Hello, I am Ella Anderson. I am 15 and I go to Apollo High School. My mentors for this session are Shane and Kumiko. My piece is a crown made out of beads and wire. I made it by trial and error of wire and bead sizes. I made about 2-3 crowns before settling one the one that you see before you. The clear beads are from my Grandma while the cool purple ones and the wire are from Michael’s.

I chose these media because it's what worked well and I have never used them before so it was fun to challenge myself. I chose the purple beads because in the Bible purple means righteousness or royalty. I see purple around my church at Easter time and on other occasions as well. I think we all know that crowns are for queens and kings or other people of high importance. I have two older sisters and one of them is really good at everything she does. That includes sports, math, her AP classes, theater, any type of puzzle or strategy games, fixing things, or even Just Dance which she doesn't try at but she still can beat me at it. Growing up it's hard to live up to that. Of course I am not her, we are very different in those aspects, but it's still hard. Everyone sees her as very accomplished (which she is), especially since she just finished her first year in college at Concordia in Moorhead, but it makes me ask the question, what have I got? A B+ in math at best and a bit of art ability? At the beginning of quarantine (or as i call it, house arrest) I joined a YFC Core group with some leaders of mine and some friends. Not too long ago I shared my life story and I ended up crying about how I don't think I am good at things and how I don't have motivation to do the things I don’t think I can be good at. When my 5 minutes of sharing were up, everyone started to affirm me and tell me what they like in me. Two of my friends in the group said that I gave them motivation and I was what kept them coming back to a different YFC group called Braid that we all attend on Monday nights. That really cheered me up and now that I think of it we are all good at something, noticeable or not. I realized now that I am good at helping others, whether that be with motivation, hope, or even just with a smile. I am very funny at times and I think that helps my welcoming nature. We all deserve a crown in different ways. We just have to find (in my case, make) the crown we should get and what for.

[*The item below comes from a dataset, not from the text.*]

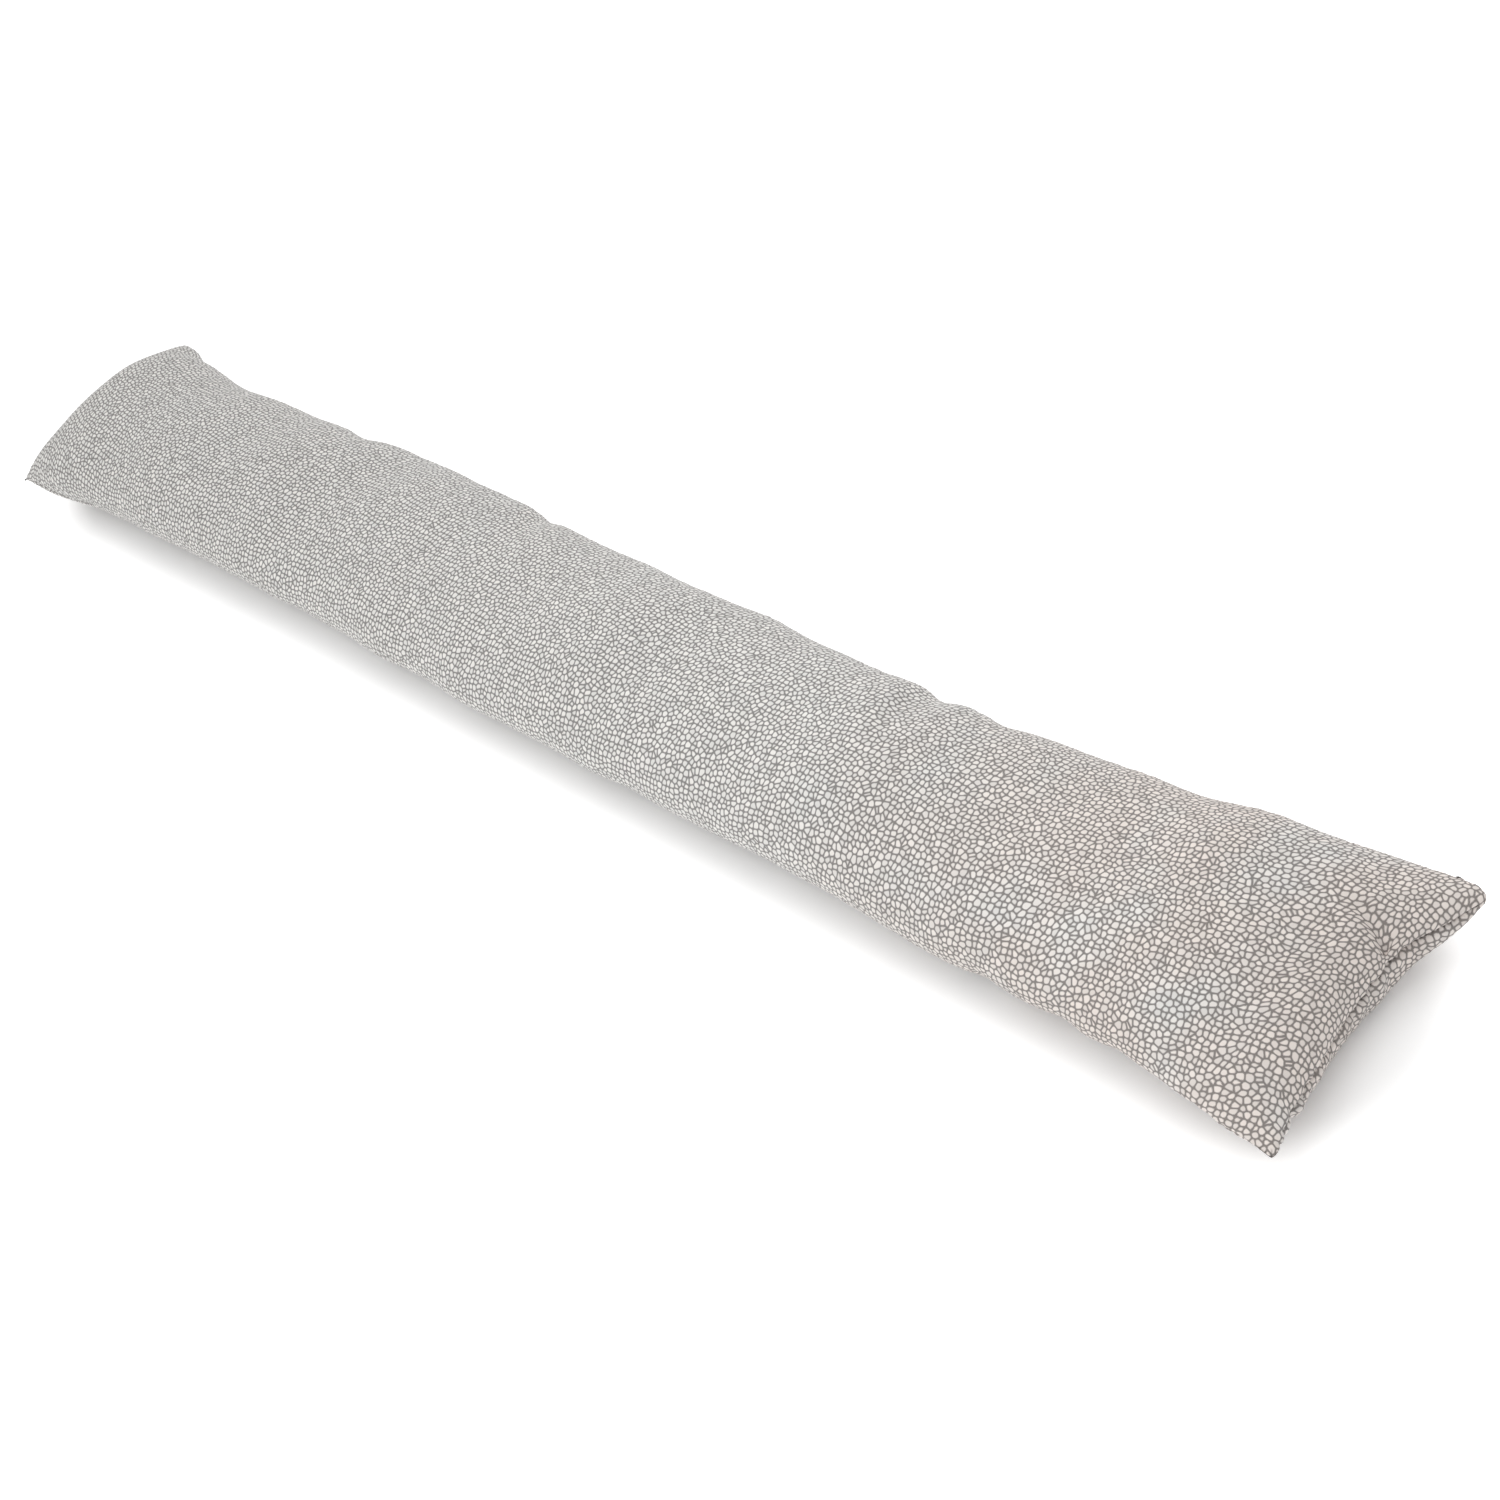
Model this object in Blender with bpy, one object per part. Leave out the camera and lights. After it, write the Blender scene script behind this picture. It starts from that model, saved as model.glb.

From this session I gained self realization and a lot of poorly made past crowns. To expand on the self realization part, I realized that even if no one is watching me or cheering me on or even in the same room as me as I create doesn't mean they aren't cheering me on to finish the project. Just because I'm physically alone doesn't mean I’m mentally alone. Also I realized things take work. Lots and lots of work. For me it's lots of work to have a relationship with God even though I have been going to church my whole life. I would like to thank my mentors and those who I became close to through the sculpture studio. I would also like to thank my older sister for modeling my crown when I needed even though she hates crowns or anything remotely girly.